** BEGIN **
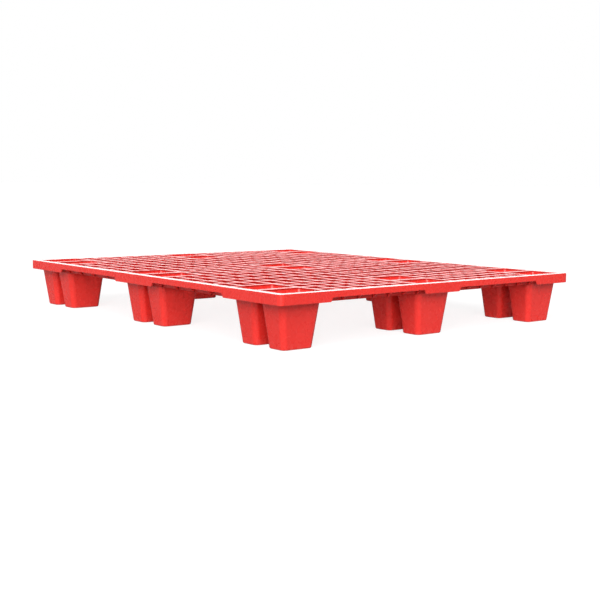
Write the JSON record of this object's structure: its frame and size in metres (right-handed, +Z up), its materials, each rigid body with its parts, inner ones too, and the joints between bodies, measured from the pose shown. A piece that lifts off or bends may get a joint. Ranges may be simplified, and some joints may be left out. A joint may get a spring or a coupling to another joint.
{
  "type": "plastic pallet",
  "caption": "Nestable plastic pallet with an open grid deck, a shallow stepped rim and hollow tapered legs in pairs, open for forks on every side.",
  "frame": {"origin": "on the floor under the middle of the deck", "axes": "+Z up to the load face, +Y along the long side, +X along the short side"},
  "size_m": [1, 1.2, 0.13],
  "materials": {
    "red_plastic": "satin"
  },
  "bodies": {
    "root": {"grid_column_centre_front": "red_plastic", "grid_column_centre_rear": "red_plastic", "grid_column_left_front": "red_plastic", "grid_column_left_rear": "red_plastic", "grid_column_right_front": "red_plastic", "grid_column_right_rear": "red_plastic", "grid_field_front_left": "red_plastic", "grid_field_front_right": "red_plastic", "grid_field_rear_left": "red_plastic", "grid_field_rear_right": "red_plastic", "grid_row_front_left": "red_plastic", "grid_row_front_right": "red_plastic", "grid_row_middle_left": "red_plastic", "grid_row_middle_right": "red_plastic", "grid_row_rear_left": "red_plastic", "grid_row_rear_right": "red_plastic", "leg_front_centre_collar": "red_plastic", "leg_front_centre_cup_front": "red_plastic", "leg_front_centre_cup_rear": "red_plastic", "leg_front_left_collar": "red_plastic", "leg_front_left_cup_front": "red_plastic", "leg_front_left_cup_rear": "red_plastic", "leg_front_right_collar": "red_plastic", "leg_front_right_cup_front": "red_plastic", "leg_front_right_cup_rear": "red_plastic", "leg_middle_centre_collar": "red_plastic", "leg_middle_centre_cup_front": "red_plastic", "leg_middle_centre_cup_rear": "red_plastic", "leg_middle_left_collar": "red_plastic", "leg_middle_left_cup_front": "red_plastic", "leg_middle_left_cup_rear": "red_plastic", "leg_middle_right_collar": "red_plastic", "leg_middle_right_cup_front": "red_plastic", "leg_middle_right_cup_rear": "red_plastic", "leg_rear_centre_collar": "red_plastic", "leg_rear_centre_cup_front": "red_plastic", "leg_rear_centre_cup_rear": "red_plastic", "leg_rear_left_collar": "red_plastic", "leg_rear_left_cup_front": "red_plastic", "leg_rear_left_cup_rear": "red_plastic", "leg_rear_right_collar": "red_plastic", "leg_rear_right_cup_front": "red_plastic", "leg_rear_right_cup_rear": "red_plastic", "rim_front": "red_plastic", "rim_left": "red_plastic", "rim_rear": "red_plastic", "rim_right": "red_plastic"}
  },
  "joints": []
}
** END **
* [GOAL]
Write the material out exactly, with nothing left out.

* [IN RESPONSE]
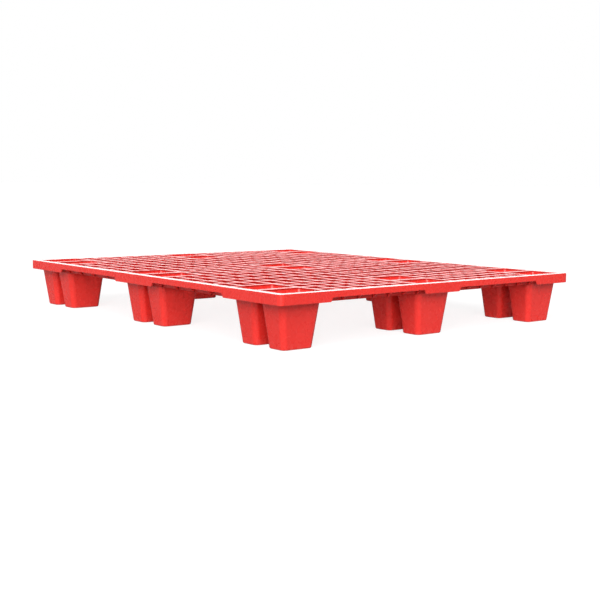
Write the JSON record of this object's structure: its frame and size in metres (right-handed, +Z up), its materials, each rigid body with its parts, inner ones too, and the joints between bodies, measured from the pose shown. A piece that lifts off or bends may get a joint. Ranges may be simplified, and some joints may be left out. A joint may get a spring or a coupling to another joint.
{
  "type": "plastic pallet",
  "caption": "Nestable plastic pallet with an open grid deck, a shallow stepped rim and hollow tapered legs in pairs, open for forks on every side.",
  "frame": {"origin": "on the floor under the middle of the deck", "axes": "+Z up to the load face, +Y along the long side, +X along the short side"},
  "size_m": [1, 1.2, 0.13],
  "materials": {
    "red_plastic": "satin"
  },
  "bodies": {
    "root": {"grid_column_centre_front": "red_plastic", "grid_column_centre_rear": "red_plastic", "grid_column_left_front": "red_plastic", "grid_column_left_rear": "red_plastic", "grid_column_right_front": "red_plastic", "grid_column_right_rear": "red_plastic", "grid_field_front_left": "red_plastic", "grid_field_front_right": "red_plastic", "grid_field_rear_left": "red_plastic", "grid_field_rear_right": "red_plastic", "grid_row_front_left": "red_plastic", "grid_row_front_right": "red_plastic", "grid_row_middle_left": "red_plastic", "grid_row_middle_right": "red_plastic", "grid_row_rear_left": "red_plastic", "grid_row_rear_right": "red_plastic", "leg_front_centre_collar": "red_plastic", "leg_front_centre_cup_front": "red_plastic", "leg_front_centre_cup_rear": "red_plastic", "leg_front_left_collar": "red_plastic", "leg_front_left_cup_front": "red_plastic", "leg_front_left_cup_rear": "red_plastic", "leg_front_right_collar": "red_plastic", "leg_front_right_cup_front": "red_plastic", "leg_front_right_cup_rear": "red_plastic", "leg_middle_centre_collar": "red_plastic", "leg_middle_centre_cup_front": "red_plastic", "leg_middle_centre_cup_rear": "red_plastic", "leg_middle_left_collar": "red_plastic", "leg_middle_left_cup_front": "red_plastic", "leg_middle_left_cup_rear": "red_plastic", "leg_middle_right_collar": "red_plastic", "leg_middle_right_cup_front": "red_plastic", "leg_middle_right_cup_rear": "red_plastic", "leg_rear_centre_collar": "red_plastic", "leg_rear_centre_cup_front": "red_plastic", "leg_rear_centre_cup_rear": "red_plastic", "leg_rear_left_collar": "red_plastic", "leg_rear_left_cup_front": "red_plastic", "leg_rear_left_cup_rear": "red_plastic", "leg_rear_right_collar": "red_plastic", "leg_rear_right_cup_front": "red_plastic", "leg_rear_right_cup_rear": "red_plastic", "rim_front": "red_plastic", "rim_left": "red_plastic", "rim_rear": "red_plastic", "rim_right": "red_plastic"}
  },
  "joints": []
}